Montenegro prosseguiu a dizer que o PS se aliou a “partidos anti-nato, ou anti-UE, ou anti-euro, ou anti IPSS, ou anti misericórdias, ou anti setor privado da saúde, ou mais flagrante ainda, partidos pró-russos no contexto da guerra da Ucrânia”. Em vez de atribuir essa ligação apenas a António Costa, juntou-lhe os tais sucessores, onde também está o ministro das Infraestruturas: “Quem fez tudo isso tem rosto e tem nome: António Costa, Pedro Nuno Santos, Fernando Medina, Mariana Vieira da Silva, Ana Catarina Mendes, e por aí fora.”

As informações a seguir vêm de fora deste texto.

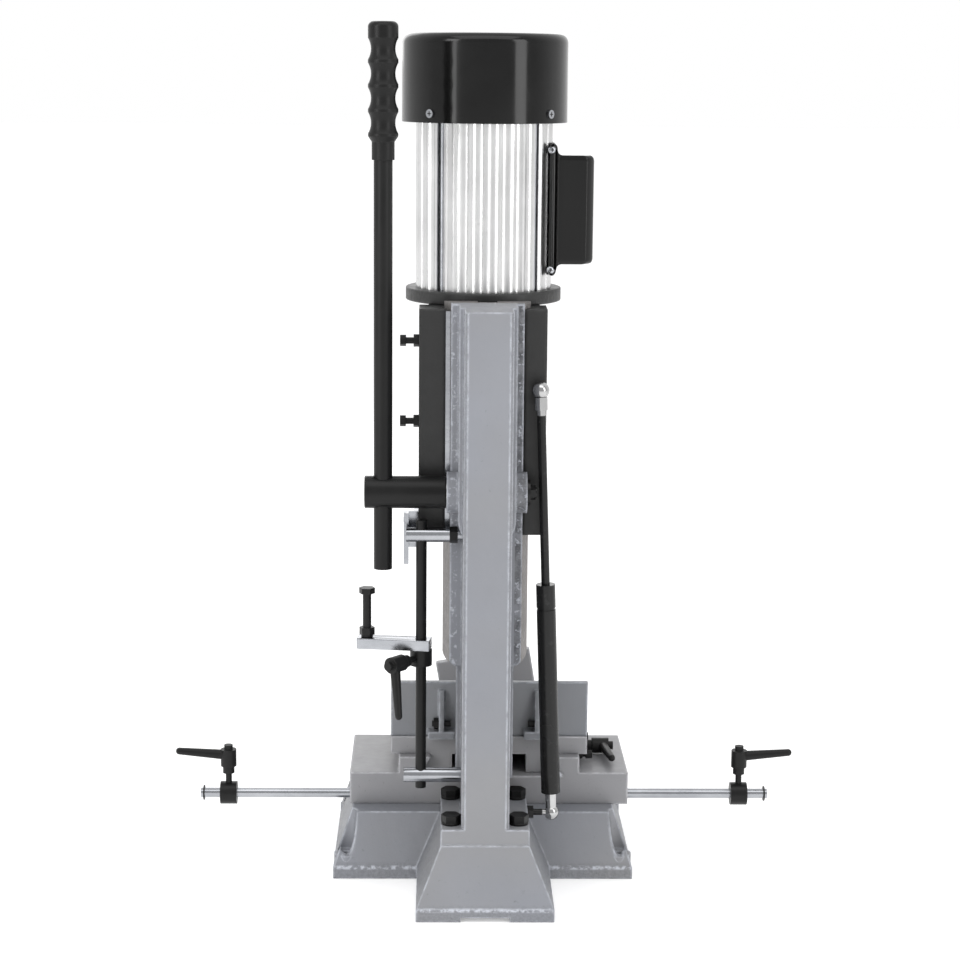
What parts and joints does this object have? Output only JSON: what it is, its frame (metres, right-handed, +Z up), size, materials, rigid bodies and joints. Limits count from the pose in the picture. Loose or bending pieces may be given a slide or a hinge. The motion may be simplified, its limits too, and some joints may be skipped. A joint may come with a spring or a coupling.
{
  "type": "hollow chisel mortiser",
  "caption": "Bench hollow chisel mortiser with a motor head on a dovetail column, feed lever, gas strut, depth stop and cross slide table.",
  "frame": {"origin": "centre of the bench bolt pattern on the bench, below the spindle's line", "axes": "+Z up, -Y towards the operator at the front, +X to the operator's right hand"},
  "size_m": [0.5974, 0.422, 0.809],
  "materials": {
    "grey_casting": "sprayed grey paint over a rough casting",
    "machined_grey": "ground and painted grey iron",
    "black_casting": "black paint over a casting",
    "black_steel": "blackened steel",
    "bright_steel": "zinc-plated or turned bright",
    "gear_steel": "oiled machined steel",
    "motor_aluminium": "extruded and brushed",
    "gloss_black": "glossy black",
    "black_plastic": "moulded black",
    "copper_windings": "varnished copper and laminations",
    "green_button": "moulded green",
    "red_button": "moulded red"
  },
  "bodies": {
    "frame": {"base_casting": "grey_casting", "column": "grey_casting", "column_bolts": "black_steel", "depth_pins": "bright_steel", "depth_rod": "black_steel", "strut_lower_stud": "black_steel", "travel_rod": "bright_steel", "rod_clips": "bright_steel"},
    "cross_slide": {"cross_slide_block": "machined_grey", "x_rack": "gear_steel", "y_gib": "bright_steel", "y_gib_screws": "black_steel"},
    "table_lock": {"table_lock_lever": "black_plastic"},
    "x_drive": {"x_pinion_shaft": "gear_steel", "x_handwheel": "black_plastic"},
    "table": {"table_slide": "machined_grey", "work_table": "machined_grey", "fence_bolts": "black_steel", "clamp_bracket": "black_casting"},
    "y_drive": {"y_leadscrew": "bright_steel", "y_handwheel": "black_plastic"},
    "jaw": {"clamp_jaw": "machined_grey"},
    "clamp_drive": {"clamp_screw": "bright_steel", "clamp_handwheel": "black_plastic"},
    "left_stop": {"stop_collar_left": "black_steel"},
    "right_stop": {"stop_collar_right": "black_steel"},
    "left_stop_lever": {"stop_lever_left": "black_plastic"},
    "right_stop_lever": {"stop_lever_right": "black_plastic"},
    "depth_arm": {"depth_collar": "black_steel", "depth_bar": "bright_steel"},
    "depth_screw": {"depth_bolt": "black_steel"},
    "depth_clamp": {"depth_lever": "black_plastic"},
    "head": {"head_casting": "black_casting", "head_gib": "bright_steel", "head_screws": "black_steel", "stop_bracket": "bright_steel", "feed_rack": "gear_steel", "motor_flange": "black_casting", "motor_body": "motor_aluminium", "stator": "copper_windings", "motor_bearings": "bright_steel", "end_shield": "motor_aluminium", "fan_cover": "gloss_black", "cover_screws": "bright_steel", "capacitor_box": "gloss_black", "chisel_bush": "bright_steel", "hollow_chisel": "bright_steel", "switch_box": "black_plastic"},
    "spindle": {"rotor_shaft": "bright_steel", "cooling_fan": "black_plastic", "chuck": "bright_steel", "auger_bit": "bright_steel"},
    "door": {"chuck_door": "black_plastic"},
    "start": {"start_button": "green_button"},
    "stop": {"stop_button": "red_button"},
    "strut_tube": {"strut_cylinder": "black_steel"},
    "strut_piston": {"strut_rod": "black_steel"},
    "feed": {"pinion_shaft": "bright_steel", "feed_hub": "black_steel", "feed_lever": "black_plastic"}
  },
  "joints": [
    {"name": "head_slide", "type": "slide", "parent": "frame", "child": "head", "axis": [0, 0, -1], "range_m": [0, 0.064], "stiffness_N_per_m": 1500, "springref_m": -0.2},
    {"name": "feed_turn", "type": "hinge", "parent": "frame", "child": "feed", "pos_m": [0, 0.114, 0.384], "axis": [1, 0, 0], "range_deg": [0, 115]},
    {"name": "strut_swing", "type": "hinge", "parent": "frame", "child": "strut_tube", "pos_m": [-0.064, 0.107, 0.074], "axis": [0, 1, 0], "range_deg": [0, 0.42]},
    {"name": "strut_stroke", "type": "slide", "parent": "strut_tube", "child": "strut_piston", "axis": [0.0371, 0, 0.9993], "range_m": [-0.065, 0]},
    {"name": "spindle_turn", "type": "hinge", "parent": "head", "child": "spindle", "pos_m": [0.0025, 0, 0.45], "axis": [0, 0, 1], "continuous": true},
    {"name": "door_swing", "type": "hinge", "parent": "head", "child": "door", "pos_m": [-0.0375, -0.056, 0.455], "axis": [0, 0, 1], "range_deg": [-110, 0]},
    {"name": "start_press", "type": "slide", "parent": "head", "child": "start", "axis": [0, 1, 0], "range_m": [0, 0.003], "stiffness_N_per_m": 400, "springref_m": -0.002},
    {"name": "stop_press", "type": "slide", "parent": "head", "child": "stop", "axis": [0, 1, 0], "range_m": [0, 0.003], "stiffness_N_per_m": 400, "springref_m": -0.002},
    {"name": "cross_feed", "type": "slide", "parent": "frame", "child": "cross_slide", "axis": [1, 0, 0], "range_m": [-0.08, 0.08]},
    {"name": "cross_wheel", "type": "hinge", "parent": "frame", "child": "x_drive", "pos_m": [-0.006, -0.1, 0.044], "axis": [0, 1, 0], "range_deg": [-200, 200]},
    {"name": "table_lock_turn", "type": "hinge", "parent": "cross_slide", "child": "table_lock", "pos_m": [-0.1, -0.01, 0.104], "axis": [1, 0, 0], "range_deg": [0, 60]},
    {"name": "table_feed", "type": "slide", "parent": "cross_slide", "child": "table", "axis": [0, 1, 0], "range_m": [-0.026, 0.012]},
    {"name": "table_wheel", "type": "hinge", "parent": "table", "child": "y_drive", "pos_m": [-0.006, -0.1, 0.1015], "axis": [0, 1, 0], "range_deg": [-1880, 880]},
    {"name": "jaw_slide", "type": "slide", "parent": "table", "child": "jaw", "axis": [0, 1, 0], "range_m": [-0.02, 0.018]},
    {"name": "clamp_wheel", "type": "hinge", "parent": "jaw", "child": "clamp_drive", "pos_m": [-0.006, -0.1, 0.156], "axis": [0, 1, 0], "range_deg": [-1810, 1630]},
    {"name": "left_stop_slide", "type": "slide", "parent": "frame", "child": "left_stop", "axis": [1, 0, 0], "range_m": [-0.014, 0.018]},
    {"name": "left_lever_turn", "type": "hinge", "parent": "left_stop", "child": "left_stop_lever", "pos_m": [-0.25, 0.044, 0.09], "axis": [0, 0, 1], "range_deg": [-60, 60]},
    {"name": "right_stop_slide", "type": "slide", "parent": "frame", "child": "right_stop", "axis": [1, 0, 0], "range_m": [-0.025, 0.012]},
    {"name": "right_lever_turn", "type": "hinge", "parent": "right_stop", "child": "right_stop_lever", "pos_m": [0.247, 0.044, 0.09], "axis": [0, 0, 1], "range_deg": [-60, 60]},
    {"name": "depth_slide", "type": "slide", "parent": "frame", "child": "depth_arm", "axis": [0, 0, 1], "range_m": [-0.09, 0]},
    {"name": "depth_screw_set", "type": "slide", "parent": "depth_arm", "child": "depth_screw", "axis": [0, 0, 1], "range_m": [0, 0.004]},
    {"name": "depth_lever_turn", "type": "hinge", "parent": "depth_arm", "child": "depth_clamp", "pos_m": [0.06, 0.114, 0.2275], "axis": [0.6428, 0.766, 0], "range_deg": [-60, 60]}
  ],
  "couplings": [
    {"joint": "feed_turn", "follows": "head_slide", "rad_per_m": 31.25},
    {"joint": "strut_swing", "follows": "head_slide", "rad_per_m": 0.10902},
    {"joint": "strut_stroke", "follows": "head_slide", "ratio": -0.99918},
    {"joint": "cross_wheel", "follows": "cross_feed", "rad_per_m": 43.478},
    {"joint": "table_wheel", "follows": "table_feed", "rad_per_m": 1256.6},
    {"joint": "clamp_wheel", "follows": "jaw_slide", "rad_per_m": 1570.8}
  ]
}
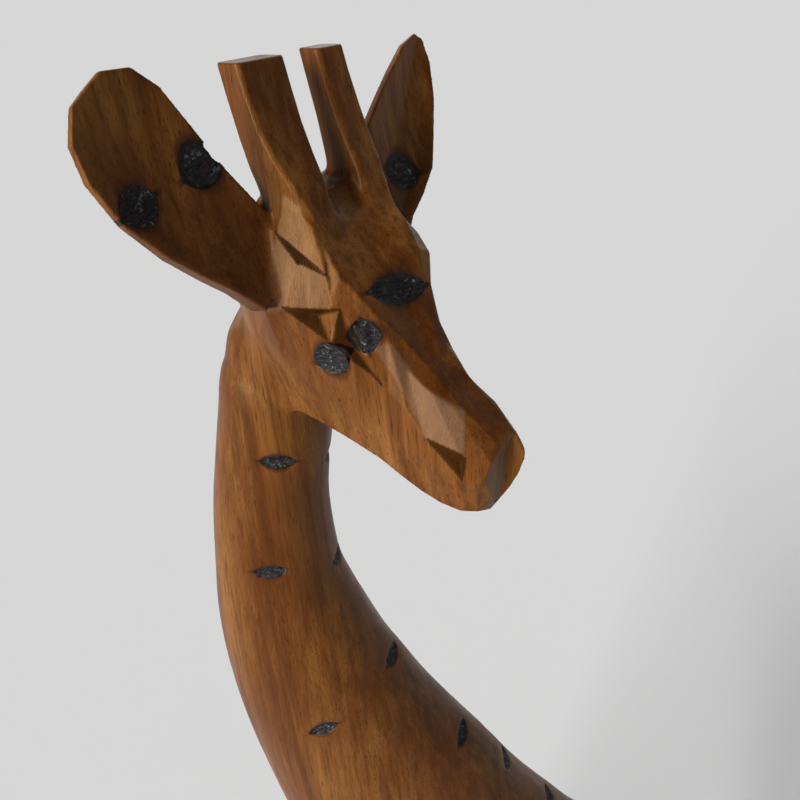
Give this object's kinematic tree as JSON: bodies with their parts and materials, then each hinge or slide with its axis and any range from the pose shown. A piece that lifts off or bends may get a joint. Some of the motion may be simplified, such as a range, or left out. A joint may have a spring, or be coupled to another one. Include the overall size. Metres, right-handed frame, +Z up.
{
  "type": "carved giraffe statue",
  "caption": "Standing wooden giraffe carved from one block, looking back over its left shoulder, with gouged and scorched spots.",
  "frame": {"origin": "on the floor, under the middle of the whole carving's bounding box", "axes": "+Z up; the body faces -Y; the giraffe's left side, over which it looks back, is +X"},
  "size_m": [0.1184, 0.3006, 0.8054],
  "materials": {
    "carved_wood": "red-brown hardwood, knife-cut facets, oiled to a satin sheen",
    "charred_wood": "scorched matt black-brown, rough and finely cracked"
  },
  "bodies": {
    "root": {"head": "carved_wood", "ear_left": "carved_wood", "ear_right": "carved_wood", "horn_left": "carved_wood", "horn_right": "carved_wood", "neck": "carved_wood", "torso": "carved_wood", "leg_front_left": "carved_wood", "leg_front_right": "carved_wood", "leg_rear_left": "carved_wood", "leg_rear_right": "carved_wood", "tail": "carved_wood", "burn_marks_head": "charred_wood", "burn_marks_ears": "charred_wood", "burn_marks_neck": "charred_wood", "burn_marks_torso": "charred_wood", "burn_marks_legs": "charred_wood"}
  },
  "joints": []
}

Mas não haveria duas sem três. Já esta terça-feira, no fim da primeira audiência com o Presidente da República em Belém, voltou a referir — mesmo que as perguntas não fossem especificamente sobre isso — que o caso “retirou autoridade política ao ministro”.
Luís Montenegro tem como alvo diário António Costa — por ser o primeiro-ministro em funções –, mas já começou o tiro aos adversários que potencialmente enfrentará nas urnas. E, entre os quatro, há um a quem nestes primeiros dias de mandato se tem dedicado mais. Luís Montenegro não esconde ao que vai e, apesar de o seu mandato terminar em 2024, no site do partido (tal como tinha acontecido no ecrã digital do Congresso) essa meta está escrita com as letras todas: “Montenegro 2026”. Embora não esteja textualmente vertido, na cabeça do ministro Pedro Nuno Santos, numa ambição que não esconde, estará igualmente “Pedro Nuno 2026”.